Personally i just think it's not a good way to assess. Such challenges are mostly about coming up with "creative" solutions. I think that pressure can be good for creativity but it can also be it's death. However, motivation is important for creativity. Competing online with other like minded people is a good motivation whereas a job is something you need literally in order to survive. It's not really comparable imo.
> Such challenges are mostly about coming up with "creative" solutions.

No, or you're strawmanning the type of interview that is being suggested here. No, the challenge is about solving the problem; it doesn't take "creativity" to find the maximum in a list of integers, and the problems a SWE is going to encounter in the real world far dwarf such a question in terms of difficulty or "creativity" required to solve.

Some of the rougher AoC problems are harder, yes a bit more so. But a.) I qualified that that's not in context here in the original comment and b.) even there, it often isn't creativity that's required, it is knowing your basic principles, e.g., what data structures exist and when to apply them. But HN has an anathema when it comes to this sort of stuff; heaven forbid that SWE requires skills.

> I think that pressure can be good for creativity but it can also be it's death. However, motivation is important for creativity. Competing online with other like minded people is a good motivation whereas a job is something you need literally in order to survive. It's not really comparable imo.

This is mostly non sequitur. There's no eliminating stress completely from an interview, but depending on what tech I have handy, allowing the candidate a full REPL, access to reference material, coding in an IDE and language of their choice are all there to reduce stress and let the interview focus on what hopefully the candidate is good at.

I'm not attempting to compare competing online with an interview: you're not competing online in one of my interviews.

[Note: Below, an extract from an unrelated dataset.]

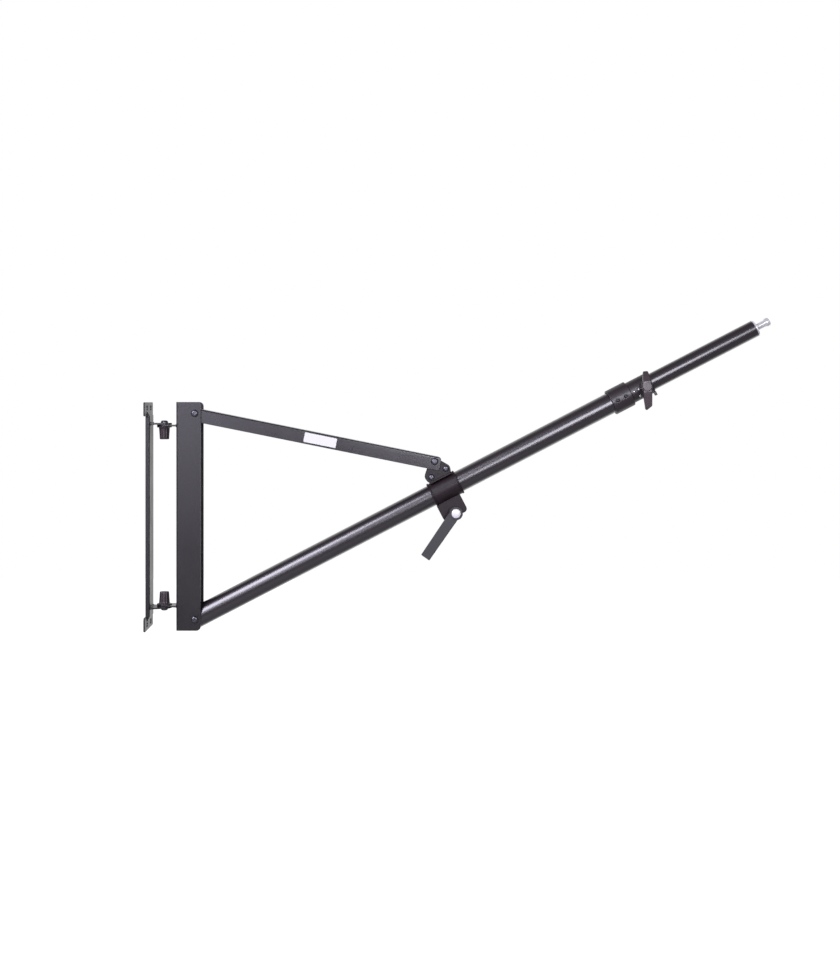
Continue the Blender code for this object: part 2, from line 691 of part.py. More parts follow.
def build_post(swing):
    """Folded channel with its web to the wall; the boom and the brace turn on bolts between its legs."""
    half = POST_HEIGHT / 2
    tip = POST_WEB_X + POST_DEPTH
    section = [(POST_WEB_X + b, a) for a, b in channel_outline(POST_WIDTH, POST_DEPTH, POST_SHEET, POST_BEND)]
    post = add_piece("post_channel", prism(section, -half - CUTTER_OVERRUN, half + CUTTER_OVERRUN), "satin_black", swing)
    outline = [(POST_WEB_X - CUTTER_OVERRUN, -half)]
    outline += arc((tip - POST_CORNER, -half + POST_CORNER), POST_CORNER, 270, 360)
    outline += arc((tip - POST_CORNER, half - POST_CORNER), POST_CORNER, 0, 90)
    outline += [(POST_WEB_X - CUTTER_OVERRUN, half)]
    reach = POST_HALF_WIDTH + CUTTER_OVERRUN
    shape(post, prism(outline, -reach, reach, "Y"), "INTERSECT")
    radius = PIVOT_BOLT_DIAMETER / 2 + BOLT_CLEARANCE
    drills = [rod(radius, -reach, reach, "Y", (PIVOT_X, 0, z)) for z in (-PIVOT_HALF, PIVOT_HALF)]
    shape(post, joined(drills), "DIFFERENCE")


def build_root_fasteners(swing):
    """The two pivot bolts through the post's legs, with their nuts, washers and the brace's spacer."""
    seat = POST_HALF_WIDTH + SEAT_GAP
    end = seat + NUT_HEIGHT + BOLT_END_STANDOUT
    bore = PIVOT_BOLT_DIAMETER / 2 + BOLT_CLEARANCE
    outer = POST_INNER_HALF - SEAT_GAP
    for name, z, carried in (("boom_root", -PIVOT_HALF, OUTER_RADIUS), ("brace_root", PIVOT_HALF, BRACE_HALF_WIDTH)):
        place = (PIVOT_X, z)
        add_button_bolt(
            name + "_bolt",
            place,
            PIVOT_BOLT_DIAMETER,
            BUTTON_HEAD_DIAMETER,
            BUTTON_HEAD_HEIGHT,
            seat,
            end,
            swing,
        )
        add_nut(name + "_nut", place, PIVOT_BOLT_DIAMETER, NUT_WIDTH, NUT_HEIGHT, seat, swing)
        inner = carried + SEAT_GAP
        for side, low, high in (("near", -outer, -inner), ("far", inner, outer)):
            washer = ring(bore, WASHER_DIAMETER / 2, low, high, "Y", (PIVOT_X, 0, z))
            add_piece(side + "_" + name + "_washer", washer, "nylon", swing)
    reach = BRACE_INNER_HALF - SEAT_GAP
    spacer = ring(bore, SPACER_DIAMETER / 2, -reach, reach, "Y", (PIVOT_X, 0, PIVOT_HALF))
    add_piece("brace_root_spacer", spacer, "bright_steel", swing)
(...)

The sort of problems, however, as an example of what might be asked in a coding question is the scope of what is being compared here. The point is: a. they're not the infamous sewer lid question b. they don't require "one clever insight" to solve and c. they in many ways mirror real-world issues. (E.g., parsing an input, taking an english description and turning it into relatively simple code.)

I disagree with you. It does take creativity and actually it is the same in math. Many proofs have a little "trick" that required in my opinion creative or out of the box thinking to discover. That is the same for many leet code problems, and I'm already accounting for knowing data structures and algorithms, most people learn those at university.

I just want to mention though, I am not trying to criticize "your interviews". It seems like you put quite a bit of thought into it which i think is great and every interviewer should.

It's like a game of HORSE for basketball players or a home run derby for baseball players. A game that's related to your profession and might be fun, but a terrible way to measure ability in the actual job.
Because they are fun! But in an interview environment it can feel like being tested on whether you are cool under pressure and less like you are being assessed for merit.
Parsing a list of list of integers, finding the maximum, in a hour, in the coding environment of your choice: this shouldn't be "under pressure".

(We do not ask in interviews questions of the same nature as the last third of AoC. If anything, most of our interview questions are below AoC day 1 in difficulty. And yet they screen absurd numbers of candidates.)

That is more time and an easier problem than I’ve seen, but that’s fine. The point is if you asked some one to tie their shoes while scrutinized they’d probably make a mistake, and the only solution is practice, but that practice is principally not for the purpose of improving your skill but for reducing the impact of being acutely observed.

I don’t think this is a problem per se, I think it’s very egalitarian, but it’s also not difficult to see why people might be uncomfortable or complain.

I've never had such a trivial coding challenge before. If that was truly the norm, it would hardly be complained about.
Then people should be giving examples of questions they're encountering in interviews when they want to discuss why, then; industry norm is not rougher than AoC.

While I've definitely encountered tougher than this AoC in interviews, I find I have a hard time maintaining that bar: I have to push to maintain even the bar of this day's AoC question (e.g., "write min()") as it turns away sufficient number of candidates that hiring managers start looking to lower the bar, which is absurd.

(But that said, when I encounter tougher problems, they're not tougher than about mid-AoC, which is still well within reason, to me. They're still not the infamous sewer lid. Nobody is asking the sewer lid question anymore, and collectively we need to stop propagating that myth. It was banned at Google well over a decade ago…)

(Ultimately, it seems to me to be an economics problem: we're not attracting good devs, which means we're not offering good devs something enticing enough; we're left with the subset for which our offer is enticing, but that isn't what we're looking for. But I can't solve that problem.)